*Written instruction*: Every line in the data below from the one containing "obj.parent = empty" down to the one containing "in imported if", both included, must be retyped exactly; no other line is to appear.

*Data lines*:
__________
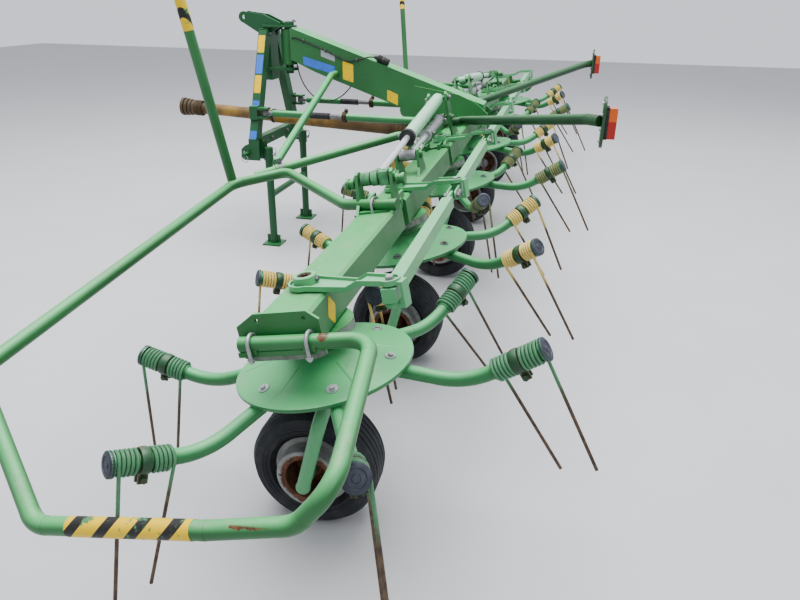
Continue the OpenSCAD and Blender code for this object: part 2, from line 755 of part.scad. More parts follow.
module headstock() {
    back = hitch_y - 60;
    color(paint_dark) in_plan() {
        difference() {
            union() {
                both_sides() {
                    a_leg(back);
                    // Hitch cheeks, the block between them and the pin that sticks out
                    for (x = [hitch_half - 58, hitch_half]) side_plate([
                        [hitch_y - 80, hitch_z - 40], [hitch_y + 26, hitch_z - 40], [hitch_y + 40, hitch_z - 22],
                        [hitch_y + 40, hitch_z + 26], [hitch_y + 14, hitch_z + 50], [hitch_y - 80, hitch_z + 90]
                    ], x, plate_t);
                    translate([hitch_half - 66, hitch_y, hitch_z]) rotate([0, 90, 0]) cylinder(h = 132, r = 14);
                    top_link_plate(40);
                    // Lug of the damper
                    box(stand_x - 30, stand_x + 30, 1204, 1302, 872, 884);
                    box(stand_x - 30, stand_x + 30, 1204, 1302, 820, 832);
                    box(stand_x - 60, stand_x + 30, back, hitch_y - 10, 812, 892);
                    // Sleeve of the parking leg
                    translate([stand_x, 1225, 560]) cylinder(h = 80, r = stand_r + 6);
                    box(stand_x - 20, stand_x + 20, 1235, hitch_y - 20, 600, 680);
                }
                box(-hitch_half, hitch_half, back, hitch_y - 10, hitch_z + 30, hitch_z + 90);
                box(-96, 96, back, hitch_y, 1262, 1326);
                // Swivel plates
                swivel_plate(main_front_z + 5, plate_t);
                swivel_plate(swivel_low, plate_t + 4);
                box(-60, 60, back, hitch_y - 10, swivel_low - 60, main_front_z + 17);
                translate([0, swivel_y, swivel_low - 20]) cylinder(h = main_front_z - swivel_low + 50, r = pin_r);
                translate([0, swivel_y, main_front_z + 14]) cylinder(h = 20, r = pin_r + 14);
            }
            for (s = [-1, 1]) translate([s * stand_x, 1225, 500]) cylinder(h = 310, r = stand_r + pin_gap);
            translate([-60, hitch_y + 115, top_link_z + 5]) rotate([0, 90, 0]) cylinder(h = 120, r = 12.7);
        }
    }
}

module swivel_plate(z, t) {
    translate([0, swivel_y, z]) cylinder(h = t, r = 56);
    translate([0, 0, z]) linear_extrude(t)
        polygon([[-50, swivel_y], [50, swivel_y], [80, hitch_y - 50], [80, hitch_y - 20], [-80, hitch_y - 20], [-80, hitch_y - 50]]);
}

// A triangular plate that reaches forward to the top link's pin
module top_link_plate(x) {
    side_plate([
        [hitch_y + 108, top_link_z + 36], [hitch_y - 20, top_link_z + 22], [swivel_y + 34, top_link_z - 24],
        [swivel_y + 30, 1340], [hitch_y - 40, 1290], [hitch_y + 4, 1290], [hitch_y + 128, top_link_z - 24]
    ], x, plate_t);
    translate([x - plate_t / 2, hitch_y + 115, top_link_z + 5]) rotate([0, 90, 0]) cylinder(h = plate_t, r = 33);
}

module a_leg(y) {
    box_w = 72;
    translate([0, y + 52, 0]) rotate([90, 0, 0]) linear_extrude(52) polygon([
        [34, 1318], [34 + box_w, 1318], [hitch_half - 4, hitch_z + 60], [hitch_half - 4, hitch_z - 10],
        [hitch_half - box_w, hitch_z - 10], [hitch_half - box_w - 6, hitch_z + 60]
    ]);
}

module stand() {
    color(paint) in_plan() {
        both_sides() {
            translate([stand_x, 1225, 6]) cylinder(h = 634, r = stand_r);
            translate([stand_x - 60, 1165, 0]) cube([120, 120, 8]);
            // Pads that hold the leg's foot upright
            box(stand_x - 4, stand_x + 4, 1180, 1270, 6, 60);
        }
        bar([-stand_x, 1225, 330], [stand_x, 1225, 330], 20);
    }
}

module drive_shaft() {
    a = [0, 362, 741];
    b = [0, 1960, 815];
    d = unit(b - a);
    color([0.8, 0.62, 0.15]) {
        leaned() translate([0, gear_y + 46 + seat_gap, nose_h]) rotate([-90, 0, 0]) cylinder(h = 76, r = 32);
        in_plan() {
            // Bells at both ends, with their bellows, and the two tubes that telescope
            for (k = [0:3]) bar(a + d * k * 26, a + d * (k * 26 + 20), 60 - k * 3);
            bar(a + d * 4, a + d * 150, 48);
            bar(a + d * 150, a + d * 940, 42);
            bar(a + d * 900, b - d * 120, 36);
            for (k = [0:3]) bar(b - d * (k * 26 + 20), b - d * k * 26, 58 - k * 3);
            bar(b - d * 122, b - d * 4, 46);
        }
    }
}

module light_bars() {
    color(paint) both_sides() {
        // The tube starts square on the tower's rear plate, and its line goes on in the upright frame
        in_plan() {
            bent_bar([lean_pt([tower_x - 60, -54 - seat_gap, 470]), lean_pt([tower_x - 60, -112, 470]),
                [lamp_x, lamp_y + 70, lamp_z], [lamp_x + 60, lamp_y + 20, lamp_z + 5]], 50, 24);
            board();
        }
    }
}

// A point of the leaned frame in the upright one
function lean_pt(p) = [p[0], p[1] * cos(rotor_lean) + p[2] * sin(rotor_lean),
    lean_height - p[1] * sin(rotor_lean) + p[2] * cos(rotor_lean)];

module board() {
    x = lamp_x + 62;
    y = lamp_y + 6;
    for (s = [-1, 1]) y_disc(x, y, lamp_z + s * 60, 45, 12);
    box(x - 45, x + 45, y - 6, y + 6, lamp_z - 60, lamp_z + 60);
}

module lamps() {
    color([0.8, 0.2, 0.1]) in_plan() both_sides()
        translate([lamp_x + 28, lamp_y - 46, lamp_z - 62]) cube([68, 45.7, 124]);
}

main_beam();
guard_arms();
centre_beam();
light_bars();
lamps();
drive_shaft();
damper_barrels();
headstock();
stand();
damper_rod(-1);  // damper_rod_l
damper_rod(1);  // damper_rod_r
inner_beam(-1);  // inner_beam_l
inner_beam(1);  // inner_beam_r
outer_beam(-1);  // outer_beam_l
outer_beam(1);  // outer_beam_r
lift_barrel(-1);  // lift_barrel_l
lift_barrel(1);  // lift_barrel_r
lift_rod(-1);  // lift_rod_l
lift_rod(1);  // lift_rod_r
fold_barrel(-1);  // fold_barrel_l
fold_barrel(1);  // fold_barrel_r
fold_rod(-1);  // fold_rod_l
fold_rod(1);  // fold_rod_r
for (i = [0:5]) {
    rotor(i);
    tines(i);
    leg(i);
    tyre(i);
    rim(i);
}
link_mid();
link_in(-1);  // link_in_l
link_in(1);  // link_in_r
link_out(-1);  // link_out_l
link_out(1);  // link_out_r
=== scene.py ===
# %% [markdown]
# # A mounted hay tedder
# The solids come in as a fixed frame. This file dresses them: spring wire, bolts,
# clamps, labels, tape and, above all, faded paint, dusty rubber and rusty steel.

import json
import math

import bmesh
import bpy
from mathutils import Matrix, Vector


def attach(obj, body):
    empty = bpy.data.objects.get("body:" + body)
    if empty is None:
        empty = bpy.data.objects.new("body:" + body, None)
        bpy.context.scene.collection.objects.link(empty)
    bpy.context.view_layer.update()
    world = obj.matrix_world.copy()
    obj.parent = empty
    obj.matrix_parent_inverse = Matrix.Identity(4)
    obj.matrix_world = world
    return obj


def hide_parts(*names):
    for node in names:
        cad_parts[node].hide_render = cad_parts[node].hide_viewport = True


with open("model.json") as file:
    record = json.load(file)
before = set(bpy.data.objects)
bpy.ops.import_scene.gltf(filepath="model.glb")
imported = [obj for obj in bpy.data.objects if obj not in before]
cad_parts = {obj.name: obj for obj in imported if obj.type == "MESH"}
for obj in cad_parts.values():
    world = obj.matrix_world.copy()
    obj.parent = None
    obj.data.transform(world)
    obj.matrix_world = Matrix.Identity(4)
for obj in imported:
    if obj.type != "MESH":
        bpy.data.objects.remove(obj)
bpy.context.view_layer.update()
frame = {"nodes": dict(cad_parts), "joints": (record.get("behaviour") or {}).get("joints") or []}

# %% [markdown]
# ## The rotor line
# Everything on the machine hangs on six leaned rotor axes. Their places are read from
# the joints, so a piece made here sits on the solids without any fitting. Two helpers
# give a point in the leaned frame of the beams or in the upright frame of the headstock,
# and a third takes short lists of points in millimetres.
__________
*Answer in full*:
    obj.parent = empty
    obj.matrix_parent_inverse = Matrix.Identity(4)
    obj.matrix_world = world
    return obj


def hide_parts(*names):
    for node in names:
        cad_parts[node].hide_render = cad_parts[node].hide_viewport = True


with open("model.json") as file:
    record = json.load(file)
before = set(bpy.data.objects)
bpy.ops.import_scene.gltf(filepath="model.glb")
imported = [obj for obj in bpy.data.objects if obj not in before]
cad_parts = {obj.name: obj for obj in imported if obj.type == "MESH"}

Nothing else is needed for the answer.